Amazon has officially announced Astro, its long-rumored home robot designed to move around the house, assist with smart home tasks, support video calling, and provide remote monitoring. The robot is priced at $999 and will launch as a “Day 1 Edition” product, meaning it will not be available to all customers immediately.
Instead, interested buyers will need to sign up and wait for an invitation from Amazon before they can order the device. This limited-release approach allows Amazon to test demand, gather user feedback, and avoid producing too many units before understanding how customers respond to the product.
Astro marks one of Amazon’s most ambitious consumer hardware launches in years. While Amazon is widely known for e-commerce, cloud computing through AWS, Alexa-powered devices, Fire TV, Echo smart speakers, and Ring security products, Astro brings several of those technologies together in a single mobile robot.
What Is Amazon Astro?
Astro is a small home robot roughly the size of a small dog. It moves around the home on three wheels, including two larger wheels designed to help it avoid getting stuck while navigating different areas. A smaller wheel helps the robot rotate and move smoothly through indoor spaces.

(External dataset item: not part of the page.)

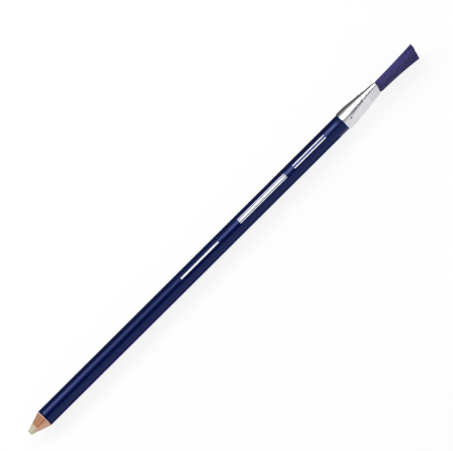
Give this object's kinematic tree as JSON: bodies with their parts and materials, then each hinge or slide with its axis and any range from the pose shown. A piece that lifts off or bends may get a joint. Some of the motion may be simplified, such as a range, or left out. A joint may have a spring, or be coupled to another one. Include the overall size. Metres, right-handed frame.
{
  "type": "eraser pencil with brush",
  "caption": "Round wooden eraser pencil, sharpened at one end, with a flattened metal ferrule and a flat soft brush for sweeping crumbs at the other.",
  "frame": {"origin": "on the axis, in the middle of the lacquered barrel that shows between the sharpened cone and the ferrule", "axes": "+X along the axis from the eraser tip towards the brush, +Z the wide way of the flattened mouth and the tuft, +Y its thin way"},
  "size_m": [0.2073, 0.0078, 0.0129],
  "materials": {
    "bare_wood": "freshly sharpened, open grain",
    "eraser_rubber": "matt, slightly dusty",
    "blue_lacquer": "glossy lacquer on wood",
    "ferrule_metal": "bright, lightly brushed",
    "root_setting": "hard setting resin",
    "bristle": "soft dyed bristle"
  },
  "bodies": {
    "pencil": {"upper_slat": "bare_wood", "lower_slat": "bare_wood", "eraser_core": "eraser_rubber", "lacquer_coat": "blue_lacquer", "ferrule": "ferrule_metal", "root_plug": "root_setting"},
    "tuft": {"bristle_tuft": "bristle"}
  },
  "joints": [
    {"name": "tuft_flex", "type": "hinge", "parent": "pencil", "child": "tuft", "pos_m": [0.0986, 0, 0], "axis": [0, 0, 1], "range_deg": [-30, 30], "stiffness_Nm_per_rad": 0.02}
  ]
}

The robot features a 10-inch touchscreen, cameras, microphones, speakers, and Alexa voice support. Users can ask Astro questions, play music, watch shows, make video calls, check the weather, and receive sports updates, much like they would with an Echo Show or other Alexa-enabled device.
One of Astro’s standout features is its ability to move around the home. Unlike a traditional smart display that remains in one place, Astro can follow users from room to room or patrol the home while they are away.
Home Security and Remote Monitoring
Amazon is positioning Astro partly as a smart home security device. The robot includes a camera that can rise on a 42-inch arm, allowing it to look over counters, check rooms, and provide a better view of the home.
Users can control Astro remotely through a phone app. This means someone can move the robot around the house while away and check on pets, rooms, or loved ones. The feature may be especially useful for people who want to monitor an elderly family member living alone.
Astro also connects with Amazon’s broader smart home ecosystem, including Alexa and Ring-style security features. Its cameras can help create a map of the home during setup, allowing the robot to understand where it can travel.
A Robot Built From Amazon’s Existing Technology
Astro combines several areas where Amazon already has experience. The company has spent years developing Alexa, Echo smart displays, Fire TV, Prime Video, Ring security products, and warehouse robotics.
Amazon executives said the company sees home robotics as a natural future direction. As artificial intelligence, processors, sensors, and smart home technology improve, Amazon believes robots will become more common in homes over the next five to ten years.
Astro appears to be Amazon’s first major step toward that future.
What Astro Can and Cannot Do
Astro can move around the home, follow users, recognize faces if enabled, make video calls, play media, answer Alexa commands, and help with remote home monitoring. It also includes a small rear storage compartment that can carry small items.
Amazon also plans to offer a third-party insert from Omron that can hold a blood pressure cuff. This could make Astro useful for families who want to remind someone living alone to check their blood pressure or manage simple health-related routines.
However, Astro does have clear limitations. It does not have arms or hands, so it cannot pick up items, clean the house, open the fridge, or perform physical chores. It is not a fully functional household helper like the fictional robots often seen in movies or television.
Amazon said the technology required for reliable robotic arms at a consumer-friendly price is not ready yet. For now, the company has focused on mobility, smart movement, visual recognition, home monitoring, and Alexa-powered features.
Is Astro Worth $999?
At $999, Astro is not a low-cost smart home device. Many customers may see it as more of a futuristic gadget than a necessary household product. For some, its strongest use case may be home security or checking on family members remotely.
The robot may appeal most to early adopters, smart home enthusiasts, caregivers, and families who want a mobile device for remote monitoring. It could also become more useful over time if Amazon adds new features, improves its software, and develops future versions with more advanced capabilities.
Astro is still an early product, and Amazon’s “Day 1 Edition” label makes that clear. The company is treating the robot as the beginning of a longer journey rather than a finished vision of home robotics.
Amazon’s Bigger Robot Ambition
Amazon has had mixed results with experimental hardware in the past. Its Fire Phone was discontinued after failing to gain traction, while the Echo smart speaker became a major success and helped bring voice assistants into millions of homes.
Astro may follow either path. It could remain a niche product for early adopters, or it could become the first step toward a new category of household robots.
For now, Astro shows that Amazon is serious about bringing robotics into the home. Whether consumers are ready to pay $999 for a mobile Alexa-powered robot remains the biggest question.